The Greek-American consultant went on to establish his own communications strategy firm, Dynamis Advisors, but stresses that his main project right now is to get Nikolaou into Parliament.
Gigicos and Nikolaou met last year on the sidelines of the Delphi Economic Forum. They were introduced by a common friend and had a chat over coffee. Nikolaou, a career lawyer, was seriously considering running for Parliament, but had not made up her mind. She met Gigicos again during a trip to the US a few weeks later, and he invited her to the White House for the celebration of Greek Independence Day. That’s when he put her through his all-important “test.”

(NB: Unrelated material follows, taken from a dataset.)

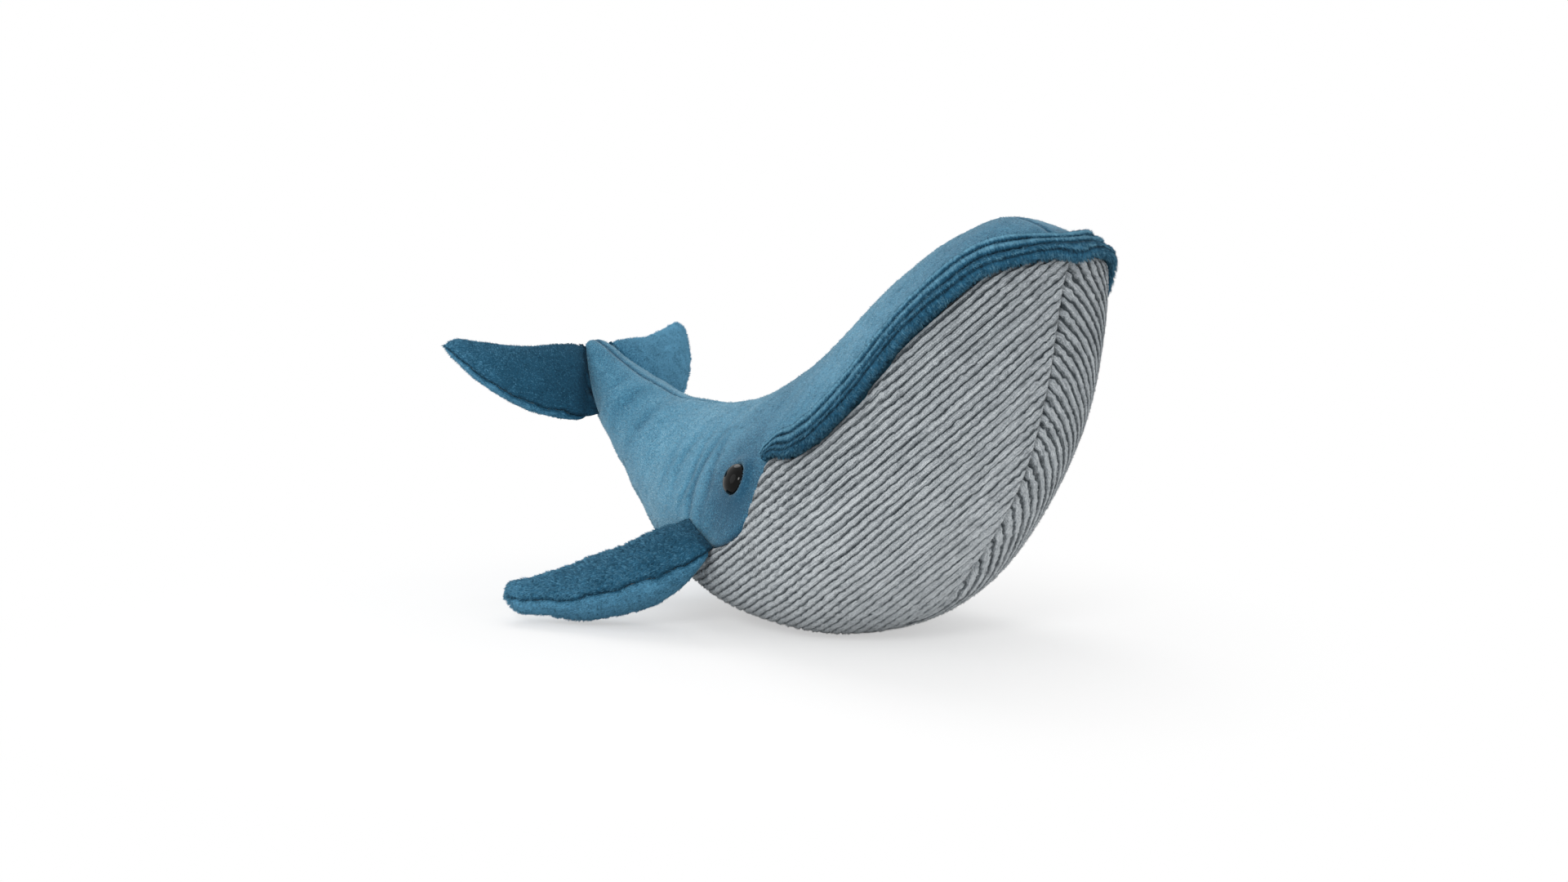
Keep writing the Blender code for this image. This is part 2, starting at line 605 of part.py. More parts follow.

“It was important to see that her heart was in the right place. At the end of the day, so many politicians run for the wrong reasons. I asked her: ‘Why do you want to run? What are your priorities if you do this and how?...’ Those are tough questions,” says Gigicos.
By the end of her trip he told her that if she decided to run, he would come to Greece and help her. Indeed, he has spent the past few months involved with every aspect of her campaign. His strategy for her is focused, at least now in the early days, on hitting the streets. They choose a new neighborhood every week and spend three or four hours going door-to-door, getting to know the residents. Back at the office, Gigicos highlights each walk in magic marker on a big map. He has also implemented an open-door policy so that once a week voters are welcome to come in and discuss the issues that are of greatest concern to them. The first session saw just two or three people, the next double that; now the office is full every time.
At one point, Gigicos admitted that it was Nikolaou’s own story that had intrigued him. “Sofia came from a village of 100 people in Evia and her parents were farmers. Just through grit and hard work she managed to leave that village and educate herself, coming to the city and paying her way through school and law school. And you see the results. And in not a very long time, she was running a very successful law firm.”
Nikolaou’s story may have reminded him of that of other Greeks with whom he grew up or even his own grandparents who left Greece for a better life in America. “I remember, three years ago, we were flying from Israel to Rome and our flight path took us right over Greece. I looked out the window, thinking, ‘My pappou left here,’ down there on a boat, and came to America, and here is his grandson with the president of the United States on an air force jet looking out of the window as I’m flying over.”
His love for Greece is certainly another reason why he’s here now. “Many people in the diaspora talk about ‘Oh, we need to help Greece, do this for Greece.’ I’m not just helping a friend I admire. If I can do something to help Greece with the talents and experience that I have, I prefer to come over here and help her get elected, because at the end of the day getting her elected is good for Greece. So that’s my contribution, that’s my part,” he says.
As word gets around that a Trump consultant is in town, other politicians – also from other parties – have approached Gigicos and asked for advice or help. For his part, he feels like he has taken a dive into the deep end of Greek politics – and he loves it. He’s making contacts, watching the public opinion polls and gauging the competition, but what matters to him most – the deciding factor – is the people he meets in neighborhoods and on open days.
“I keep hearing stories about people leaving for abroad or being forced to look for other work. People are sick and tired of being sick and tired. This can’t be happening in the most beautiful country in the world,” laments Gigicos.
He believes there are a lot of differences between the Greece and the US, but if they have one thing in common, it is that the US is like a simmering pot – just as Greece is right now. “And Donald Trump came in and stirred the pot. Right now Greece is a big pot that needs to be stirred and you need bold, dynamic and new leadership – somebody got to stir the pot,” he says.
And that is the slogan he has chosen for Nikolaou’s campaign.